Regulatory filings are another important part of the story. Anlon has filed 21 DMFs across global markets. It has CEP approval from EDQM Europe for Ketoprofen, ANVISA Brazil approval for Loxoprofen Sodium Dihydrate and NMPA China approval for Loxoprofen Sodium Dihydrate. The company is also progressing DMF submissions for Ketoprofen in the USA and Dexketoprofen Trometamol in key European markets, with approval expected over a couple of years.

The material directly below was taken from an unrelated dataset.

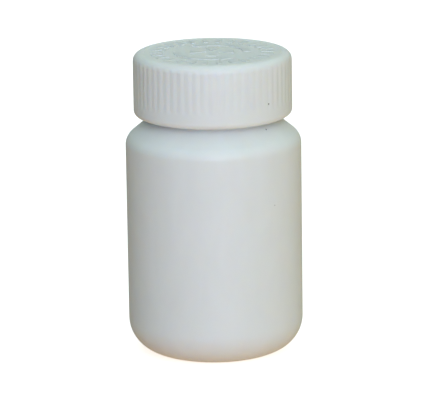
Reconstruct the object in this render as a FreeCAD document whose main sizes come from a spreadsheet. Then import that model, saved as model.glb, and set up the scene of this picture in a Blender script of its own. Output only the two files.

CDMO, New APIs And Revenue Mix Shift

Another important growth driver is CDMO. This means Anlon develops and manufactures molecules for other pharma companies. The company said it is developing three molecules for two global innovator companies. In Q2FY26, management said commercialisation was scheduled for Q3FY27. In the Q3FY26 earnings call, management said validation quantity for one molecule had already been dispatched, while validation for two more molecules was expected around June-July of the next financial year.

The company is also planning to launch around seven new APIs in FY27 across additional therapeutic categories. This is important because today a large part of the business is still linked to pain and inflammation products. Management said around 30 to 35 percent of revenue comes from Loxoprofen and Ketoprofen and their intermediates. New APIs and CDMO can help diversify the business over time.

The revenue mix has also shifted sharply. In FY24, APIs contributed 77.61 percent of revenue, while pharmaceutical intermediates contributed 14.58 percent. In FY25, APIs fell to 58.13 percent and intermediates rose to 35.70 percent. In 9MFY26, APIs were 25.62 percent, while pharmaceutical intermediates were 71.81 percent. This shows that Anlon is increasingly becoming an intermediates-heavy business in the near term.

Management explained that this shift is not necessarily negative. Earlier, the company was more focused on domestic APIs. As product registrations and approvals came through, overseas customers started ordering more N-1 intermediates linked to APIs. Management also said margins in export N-1 KSMs can be better than domestic APIs.

Future Multibagger?

The bullish argument for Anlon Healthcare is centered around scale, execution and strategic transformation. The company is rapidly moving from being a small niche API and pharmaceutical intermediates player into a broader integrated pharma platform. With existing capacity already nearing full utilisation, management has aggressively acted through greenfield expansion, Apiqo and Bizotic acquisitions, and now entry into finished dosage formulations through Remember India Health Links. If this strategy works as planned, Anlon could significantly expand both its manufacturing scale and value-chain participation over the next few years.

The company also has several strong long-term growth triggers. These include 21 DMF filings, expanding regulated market approvals across Europe, Brazil and China, planned US filings, around seven new API launches in FY27, and CDMO commercialisation for global innovator companies. Management’s 30 percent revenue CAGR target over three years, along with stable EBITDA guidance, suggests that Anlon could evolve into a much larger specialty pharma business if it successfully executes on expansion while maintaining margins and improving working capital.

The bearish view focuses primarily on execution complexity and financial discipline. Anlon is attempting multiple transformations simultaneously, including large-scale capacity expansion, acquisition integration, backward integration, CDMO commercialisation, new API launches and finished formulation expansion. For a relatively small company, this creates substantial operational and managerial pressure.

Working capital remains one of the biggest concerns. Receivable cycles have been elevated, and while management has outlined plans to reduce working capital days and improve cash flow, failure to deliver on these goals could strain the balance sheet. In addition, aggressive expansion can increase integration risk, debt dependence and operational bottlenecks. If customer demand, regulatory approvals, or execution timelines fall short, growth expectations may moderate sharply.